Wednesday, April 25, 2012
On the narrative level, Murnau's film is pared down to almost mythic levels -- boy meets girl, boy marries girl, boy struggles to win father's acceptance of marriage. That's hardly the point, though -- Terrence Malick's Days of Heaven, directed inspired by City Girl, similarly transcends the simplest of narratives to strive for emotional resonance, again among the hypnotic wheat fields of the heartland. The early sections of the film take place in the big city, where a young man has been sent to sell his family's crop. Murnau's unpicking of the city experience is as acute as Chaplin in Modern Times -- he re-casts a city restaurant as a a virtula factory, each widget, or diner, quickly slotting in to replace the last, every minute frantically assigned a purpose by the streams of workers. It's an overwhelming experience for a man used to rhythms dictated by the seasons and the elements rather than by the daily clock, and the joyful return to the land as the film advances is surely not just the joy of a young man in love but equally an embrace of another way of living. His run through the wheat fields, new wife in tow, is the high point of the film, an apotheosis of filmmaking romance as the camera is in exhilarating motion with the pair.
Tuesday, April 24, 2012
It's more than a little strange to watch a film that's essentially focused on the inevitability of someone dying -- not as a plot point or as the natural end to any biography of a deceased person but as an actual event that takes place in front of our eyes. The fact that I'd seen this same event in real time in 1994, a collision so fast and jarring that you immediately knew nothing good could possibly come of it, even before the screen filled with emergency vehicles and the race at Imola was (temporarily) halted, didn't blunt its effect here, not least because the film creates such an intense impression of Ayrton Senna as a vibrantly alive young man, albeit a young man who seems constantly to be questioning his own goals and reflecting on his (extraordinarily comfortable) life. I'd forgotten just how eloquent and interesting Senna could be -- though as the film makes clear, Formula 1 is not short on figures capable of compelling commentary -- and certainly had no recollection of his expressions of religious faith, which seem at odds with the technological and commercial image of his chosen sport.

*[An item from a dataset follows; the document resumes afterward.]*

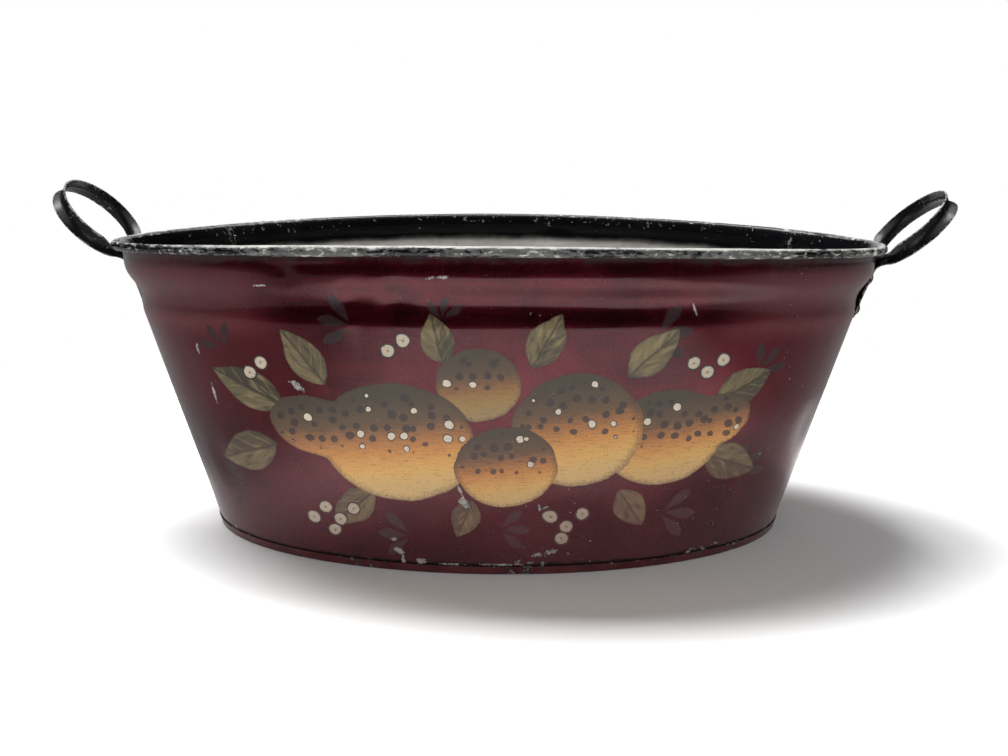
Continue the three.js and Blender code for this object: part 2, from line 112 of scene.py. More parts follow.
def wall_half(axis, height):
    """Half the length (axis 0) or width (axis 1) of the wall at a height, in the middle of the sheet."""
    rim_height = RIM_HEIGHT + axis * SIDE_RISE
    spread = RIM_OVAL[axis] - FOOT_OVAL[axis]
    lean = math.atan2(spread - ROLL_RADIUS, rim_height)
    share = height / (rim_height + ROLL_RADIUS * math.sin(lean))
    taper = FOOT_OVAL[axis] + share * (spread - ROLL_RADIUS * math.cos(lean))
    return taper + shoulder(rim_height - height)


def wall_row(height, lift):
    """One ring of the wall: half length, half width, height and its share of the rise of the long sides."""
    return (wall_half(0, height), wall_half(1, height + lift * SIDE_RISE), height, lift)


taper_top = RIM_HEIGHT - SHOULDER_END
taper_heights = [FOOT_HEIGHT] + list(np.linspace(LOCK_FOOT_HEIGHT, taper_top, TAPER_ROWS))
wall_rows = [wall_row(z, (z - FOOT_HEIGHT) / (taper_top - FOOT_HEIGHT)) for z in taper_heights]
shoulder_depths = np.linspace(SHOULDER_END, LOCK_TOP_DEPTH, SHOULDER_ROWS + 1)[1:]
wall_rows += [wall_row(RIM_HEIGHT - depth, 1) for depth in shoulder_depths]
lock_top_row = len(wall_rows) - 1
wall_rows += [wall_row(RIM_HEIGHT - depth, 1) for depth in NECK_DEPTHS]
wall_row_count = len(wall_rows)
for step in range(ROLL_STEPS + 1):
    angle = math.radians(ROLL_START - ROLL_SWEEP * step / ROLL_STEPS)
    out, up = ROLL_RADIUS * math.cos(angle), ROLL_RADIUS * math.sin(angle)
    wall_rows.append((RIM_OVAL[0] + out, RIM_OVAL[1] + out, RIM_HEIGHT + up, 1))


def distances_along(points):
    """How far along a line of points each of them lies."""
    return np.concatenate([[0], np.cumsum(np.linalg.norm(np.diff(points, axis=0), axis=1))])


# How far each ring lies down the section from the crown of the bead, outside; less than 0 beyond it
run_up = distances_along(np.array(wall_rows)[:, 1:3])
crown_row = max(range(len(wall_rows)), key=lambda i: wall_rows[i][2])
down_of_row = run_up[crown_row] - run_up

# How far round the rim each column lies, from the left-hand seam by way of the front
angles = np.radians(np.arange(COLUMNS + 1) + SEAM_LEFT)
rim_points = np.stack([RIM_OVAL[0] * np.cos(angles), RIM_OVAL[1] * np.sin(angles)], 1)
round_of_column = distances_along(rim_points)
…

Perhaps as a result of the degree of cooperation from Senna's family, Senna doesn't probe too deeply into controversial subjects -- Alain Prost comes across as the relative villain of the piece, at least on the track, but even in a sport with a degree of inherent recklessness it's at least possible that Senna's motivations and behaviour in some of his duels with the French driver crossed the line into heedlessly dangerous territory. It's hard, for instance, to imagine either driver suggesting that they trusted and respected each other in such confrontations -- unlike the memorable encounter between Gilles Villeneuve and René Arnoux at the French grand prix in 1979, when their cars repeatedly touched as they vied for second place.
Saturday, April 21, 2012
I enjoyed Michael Connelly's source novel, even if it's not quite Connelly at the peak of his form, and Brad Furman's adaptation is pretty faithful, perhaps even too faithful given the plot-cramming required by the running time. That does a particular disservice to the crucial backstory that becomes central to the evolving plot, and which has considerably more space evolve on the page. Matthew McConaughey is well cast in the central role -- there's a certain charm-offensive continuity with his early lead role in A Time to Kill, though his lawyer character here is light on the liberal guilt and heavy on the self-interest -- but it's the support that really shines, even if many of the players have barely a scene or two in which to shine. I'm not quite sure what Furman was offering to convince fine actors like Marisa Tomei and Michael Peña to accept minor parts, but they make the most of their limited screen time; I'd rather have Tomei as a luminous supporting player than not at all.
Wednesday, April 18, 2012
Pierre Chenal is one of those directors I'd earmarked for further consideration, but while L'Alibi has the occasional visual idea of note it's memorable largely for the performances of Erich von Stroheim and Louis Jouvet -- and jumps up several notches in their scenes together. Von Stroheim plays a stage medium with something of a gangland backstory, and the film opens with him dispatching an enemy from his American days; that sequence, shot in back-projected fashion as two cars race across Paris, is quite arresting, both in visual terms and because we're not generally accustomed to films that eliminate the whodunit aspect so early on.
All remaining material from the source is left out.